Certainly one of the most common approaches currently in vogue in financial planning is goals based planning. This approach intends to go beyond simply investing to make (and hopefully not lose) money to incorporating a person’s goals into the investment selection and process. This has always sounded good to me, though in practice it does not always work the way you think it should or as well as it might.
However, lately it seems increasingly clear that not everyone is suited to goals based planning. This should come as no surprise as many investors have always seemed to focus on performance and returns and avoid the complexities in goals based planning. Another group of investors we have seen of late are those who profess not to have any goals. These tend to be older persons with substantial assets and/or income who do not have an immediate family. Absent what may be termed natural objects of affection (such as children and grandchildren) these investors are not really looking toward the future in any specific way. When coupled with a lack of charitable interests, focusing on goals is difficult if not irrelevant. Wait a minute, you say, what about long term care and medical costs as one ages or what about moving to a better climate or other goals older persons typically pursue? Well, with all of the income and assets available to these investors, they have no worries on that score and although we can show them a financial plan confirming their beliefs, that really is not adding value for them.

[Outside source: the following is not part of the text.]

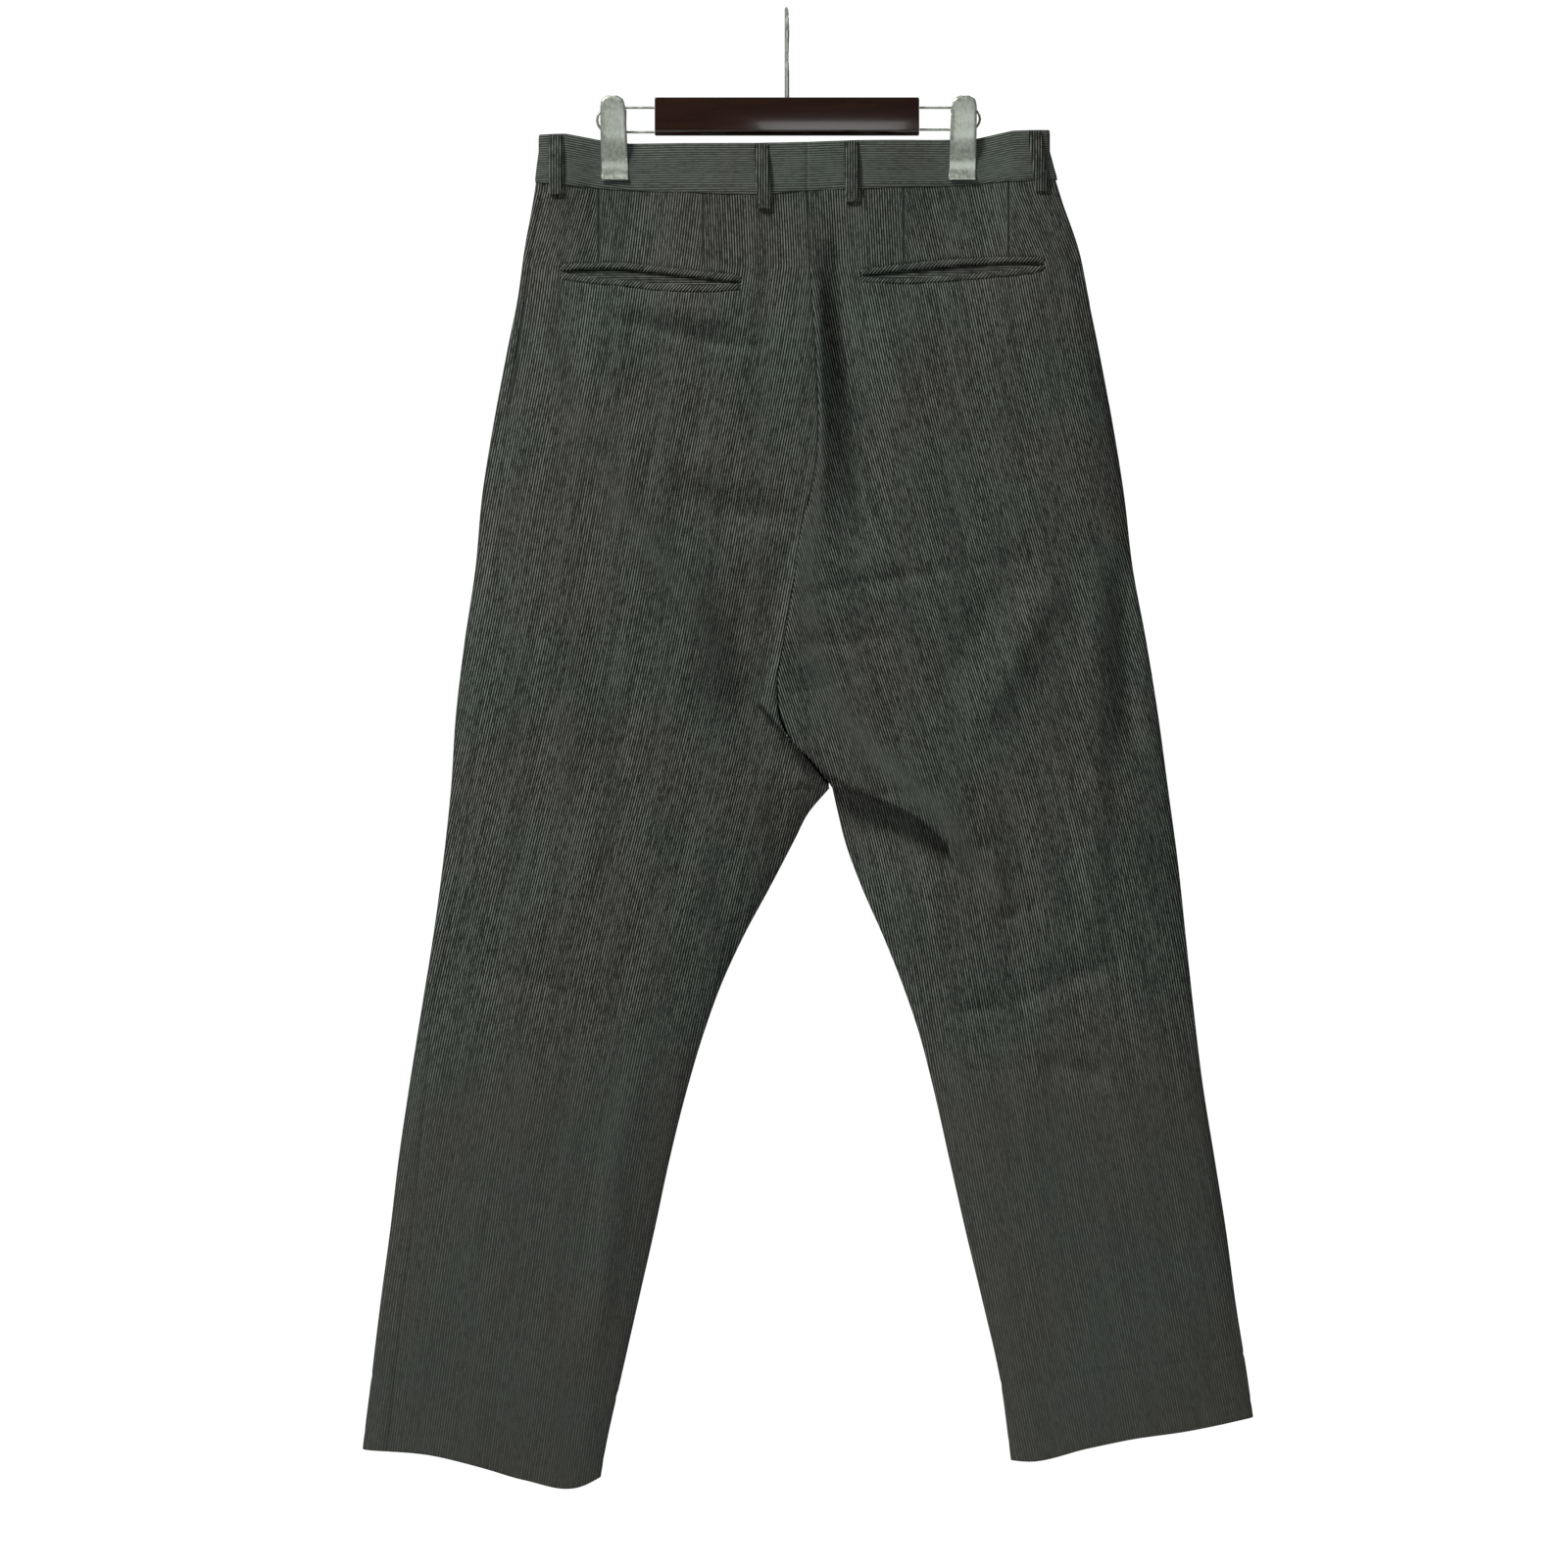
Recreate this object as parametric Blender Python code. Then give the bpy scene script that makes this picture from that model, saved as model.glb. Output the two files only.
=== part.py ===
"""Pleated trousers held by the waistband in a clip hanger.

The back of the trousers faces -Y, +Z is up and the origin is where the hook
bears on its rod. Every piece of cloth is a wall with its own thickness.
Sizes in the tables are millimetres; levels are heights below the hook.
"""
import math
from collections import namedtuple

import bpy
import numpy as np

# Sizes
MM = 0.001
WALL = 1.2
BAND_WALL = 2.2
SEAM_GAP = 0.3
LAID_GAP = 0.55
LAYER = 1.7
BAR_LENGTH = 205.0
BAR_HEIGHT = 29.0
BAR_DEPTH = 16.0
BAR_TOP = -67.0
WIRE = 2.0
HOOK_WIRE = 3.6
HOOK_RADIUS = 18.0
PLATE = 1.2
LOOP_WIDTH = 10.6
LOOP_RISE = 2.3
BUTTON_DIAMETER = 17.0
CROTCH_LEVEL = -601.9
BAND_LEVEL = -139.1
BACK_CLOSING = -400.0
FRONT_CLOSING = -430.0

# Outline
Side = namedtuple("Side", "level left right half_depth left_wrap")
SIDES = (
    Side(-108.7, -190.8, 203.7, 16.0, 6.0),
    Side(-146.7, -196.1, 215.1, 16.5, 6.0),
    Side(-184.7, -202.9, 228.0, 17.5, 6.0),
    Side(-222.7, -208.2, 235.6, 19.0, 6.0),
    Side(-260.7, -215.8, 243.2, 21.0, 8.0),
    Side(-317.7, -226.5, 253.8, 23.0, 10.5),
    Side(-374.7, -235.6, 263.0, 24.5, 15.5),
    Side(-431.7, -240.9, 269.8, 25.0, 18.0),
    Side(-488.7, -249.3, 280.4, 25.0, 19.5),
    Side(-545.7, -256.1, 289.6, 24.0, 19.0),
    Side(-602.7, -259.9, 297.2, 22.5, 16.0),
    Side(-659.7, -266.0, 304.8, 21.0, 14.5),
    Side(-716.7, -273.6, 310.8, 19.5, 12.0),
    Side(-773.7, -282.7, 316.9, 18.5, 9.0),
    Side(-830.7, -291.8, 323.8, 17.5, 13.0),
    Side(-887.7, -300.2, 332.9, 16.5, 16.0),
    Side(-944.7, -307.0, 342.0, 15.5, 17.0),
    Side(-1001.7, -314.6, 349.6, 14.5, 17.5),
    Side(-1058.7, -321.5, 358.7, 13.5, 18.5),
    Side(-1114.2, -328.3, 366.3, 13.0, 19.5),
    Side(-1146.1, -331.4, 370.1, 13.0, 19.5),
)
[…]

At this point in time there doesn’t seem to be any shining, ideal solution for these clients. Sure, we can nudge them into making a will and providing that whatever remains at end of plan goes somewhere, even if it is simply to the taxing authorities. Believe it or not, some of these types of clients haven’t really done any significant thinking or planning on this score, leaving qualified plan assets and insurance proceeds to their estates instead of individuals or maybe a trust. A few clients have made their “goal” be a specified value of an estate at death (what they did NOT spend on themselves or others). That is not really a solution since it leaves unanswered where the money might best be used or why they worked so hard to make it through employment and investments if there was not a purpose other than some number. It sure makes one think.